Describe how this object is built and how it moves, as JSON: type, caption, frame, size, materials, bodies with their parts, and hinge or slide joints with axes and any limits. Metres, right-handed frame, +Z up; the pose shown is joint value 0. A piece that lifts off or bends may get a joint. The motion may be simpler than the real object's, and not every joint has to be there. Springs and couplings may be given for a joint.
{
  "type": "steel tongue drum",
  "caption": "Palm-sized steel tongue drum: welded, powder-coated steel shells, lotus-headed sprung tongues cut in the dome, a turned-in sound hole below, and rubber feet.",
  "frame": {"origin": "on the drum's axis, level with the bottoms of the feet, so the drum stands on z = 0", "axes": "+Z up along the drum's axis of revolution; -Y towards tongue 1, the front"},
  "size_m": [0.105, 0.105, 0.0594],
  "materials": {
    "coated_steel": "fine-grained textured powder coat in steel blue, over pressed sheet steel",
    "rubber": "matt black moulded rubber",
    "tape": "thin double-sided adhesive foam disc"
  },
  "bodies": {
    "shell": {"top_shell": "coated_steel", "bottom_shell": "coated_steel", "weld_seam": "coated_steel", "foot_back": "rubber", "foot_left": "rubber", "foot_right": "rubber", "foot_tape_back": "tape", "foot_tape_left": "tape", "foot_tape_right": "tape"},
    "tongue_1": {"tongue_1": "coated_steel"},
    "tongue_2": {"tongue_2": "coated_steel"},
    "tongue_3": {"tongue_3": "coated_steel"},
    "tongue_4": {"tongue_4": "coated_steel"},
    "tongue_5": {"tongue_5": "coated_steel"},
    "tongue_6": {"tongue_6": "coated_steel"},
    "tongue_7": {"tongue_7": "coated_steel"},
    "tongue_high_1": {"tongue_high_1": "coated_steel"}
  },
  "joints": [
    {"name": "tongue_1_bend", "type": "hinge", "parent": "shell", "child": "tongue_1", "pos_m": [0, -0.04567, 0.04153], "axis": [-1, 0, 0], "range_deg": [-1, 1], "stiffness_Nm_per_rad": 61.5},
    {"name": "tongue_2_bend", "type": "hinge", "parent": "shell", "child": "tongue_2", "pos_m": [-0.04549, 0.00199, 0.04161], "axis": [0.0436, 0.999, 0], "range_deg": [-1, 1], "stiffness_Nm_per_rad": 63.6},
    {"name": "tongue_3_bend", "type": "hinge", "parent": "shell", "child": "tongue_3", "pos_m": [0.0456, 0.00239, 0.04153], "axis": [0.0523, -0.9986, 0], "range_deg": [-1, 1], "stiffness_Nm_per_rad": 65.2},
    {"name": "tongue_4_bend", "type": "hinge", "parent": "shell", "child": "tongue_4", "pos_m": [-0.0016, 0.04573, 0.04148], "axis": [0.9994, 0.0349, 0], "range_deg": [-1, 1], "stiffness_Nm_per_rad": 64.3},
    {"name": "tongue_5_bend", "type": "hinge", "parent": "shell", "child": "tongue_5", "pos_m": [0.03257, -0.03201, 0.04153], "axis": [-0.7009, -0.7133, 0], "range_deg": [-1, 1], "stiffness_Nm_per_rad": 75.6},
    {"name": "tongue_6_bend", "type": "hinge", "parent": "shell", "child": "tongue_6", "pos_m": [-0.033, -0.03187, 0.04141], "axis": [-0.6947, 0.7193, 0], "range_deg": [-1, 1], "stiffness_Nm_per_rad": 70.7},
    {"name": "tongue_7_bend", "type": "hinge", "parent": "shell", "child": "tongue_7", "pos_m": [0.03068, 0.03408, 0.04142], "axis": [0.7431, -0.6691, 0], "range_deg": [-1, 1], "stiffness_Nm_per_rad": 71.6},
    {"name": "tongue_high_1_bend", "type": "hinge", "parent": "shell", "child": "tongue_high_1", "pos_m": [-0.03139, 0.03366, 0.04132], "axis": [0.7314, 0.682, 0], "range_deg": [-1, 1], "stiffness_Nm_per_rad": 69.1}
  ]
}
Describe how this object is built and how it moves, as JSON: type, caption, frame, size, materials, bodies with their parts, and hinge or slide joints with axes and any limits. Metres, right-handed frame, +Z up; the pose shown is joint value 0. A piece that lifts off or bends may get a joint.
—————
### Exercise
Quote the data above in full, changing nothing.

### Solution for this problem
Describe how this object is built and how it moves, as JSON: type, caption, frame, size, materials, bodies with their parts, and hinge or slide joints with axes and any limits. Metres, right-handed frame, +Z up; the pose shown is joint value 0. A piece that lifts off or bends may get a joint. The motion may be simpler than the real object's, and not every joint has to be there. Springs and couplings may be given for a joint.
{
  "type": "steel tongue drum",
  "caption": "Palm-sized steel tongue drum: welded, powder-coated steel shells, lotus-headed sprung tongues cut in the dome, a turned-in sound hole below, and rubber feet.",
  "frame": {"origin": "on the drum's axis, level with the bottoms of the feet, so the drum stands on z = 0", "axes": "+Z up along the drum's axis of revolution; -Y towards tongue 1, the front"},
  "size_m": [0.105, 0.105, 0.0594],
  "materials": {
    "coated_steel": "fine-grained textured powder coat in steel blue, over pressed sheet steel",
    "rubber": "matt black moulded rubber",
    "tape": "thin double-sided adhesive foam disc"
  },
  "bodies": {
    "shell": {"top_shell": "coated_steel", "bottom_shell": "coated_steel", "weld_seam": "coated_steel", "foot_back": "rubber", "foot_left": "rubber", "foot_right": "rubber", "foot_tape_back": "tape", "foot_tape_left": "tape", "foot_tape_right": "tape"},
    "tongue_1": {"tongue_1": "coated_steel"},
    "tongue_2": {"tongue_2": "coated_steel"},
    "tongue_3": {"tongue_3": "coated_steel"},
    "tongue_4": {"tongue_4": "coated_steel"},
    "tongue_5": {"tongue_5": "coated_steel"},
    "tongue_6": {"tongue_6": "coated_steel"},
    "tongue_7": {"tongue_7": "coated_steel"},
    "tongue_high_1": {"tongue_high_1": "coated_steel"}
  },
  "joints": [
    {"name": "tongue_1_bend", "type": "hinge", "parent": "shell", "child": "tongue_1", "pos_m": [0, -0.04567, 0.04153], "axis": [-1, 0, 0], "range_deg": [-1, 1], "stiffness_Nm_per_rad": 61.5},
    {"name": "tongue_2_bend", "type": "hinge", "parent": "shell", "child": "tongue_2", "pos_m": [-0.04549, 0.00199, 0.04161], "axis": [0.0436, 0.999, 0], "range_deg": [-1, 1], "stiffness_Nm_per_rad": 63.6},
    {"name": "tongue_3_bend", "type": "hinge", "parent": "shell", "child": "tongue_3", "pos_m": [0.0456, 0.00239, 0.04153], "axis": [0.0523, -0.9986, 0], "range_deg": [-1, 1], "stiffness_Nm_per_rad": 65.2},
    {"name": "tongue_4_bend", "type": "hinge", "parent": "shell", "child": "tongue_4", "pos_m": [-0.0016, 0.04573, 0.04148], "axis": [0.9994, 0.0349, 0], "range_deg": [-1, 1], "stiffness_Nm_per_rad": 64.3},
    {"name": "tongue_5_bend", "type": "hinge", "parent": "shell", "child": "tongue_5", "pos_m": [0.03257, -0.03201, 0.04153], "axis": [-0.7009, -0.7133, 0], "range_deg": [-1, 1], "stiffness_Nm_per_rad": 75.6},
    {"name": "tongue_6_bend", "type": "hinge", "parent": "shell", "child": "tongue_6", "pos_m": [-0.033, -0.03187, 0.04141], "axis": [-0.6947, 0.7193, 0], "range_deg": [-1, 1], "stiffness_Nm_per_rad": 70.7},
    {"name": "tongue_7_bend", "type": "hinge", "parent": "shell", "child": "tongue_7", "pos_m": [0.03068, 0.03408, 0.04142], "axis": [0.7431, -0.6691, 0], "range_deg": [-1, 1], "stiffness_Nm_per_rad": 71.6},
    {"name": "tongue_high_1_bend", "type": "hinge", "parent": "shell", "child": "tongue_high_1", "pos_m": [-0.03139, 0.03366, 0.04132], "axis": [0.7314, 0.682, 0], "range_deg": [-1, 1], "stiffness_Nm_per_rad": 69.1}
  ]
}
Describe how this object is built and how it moves, as JSON: type, caption, frame, size, materials, bodies with their parts, and hinge or slide joints with axes and any limits. Metres, right-handed frame, +Z up; the pose shown is joint value 0. A piece that lifts off or bends may get a joint.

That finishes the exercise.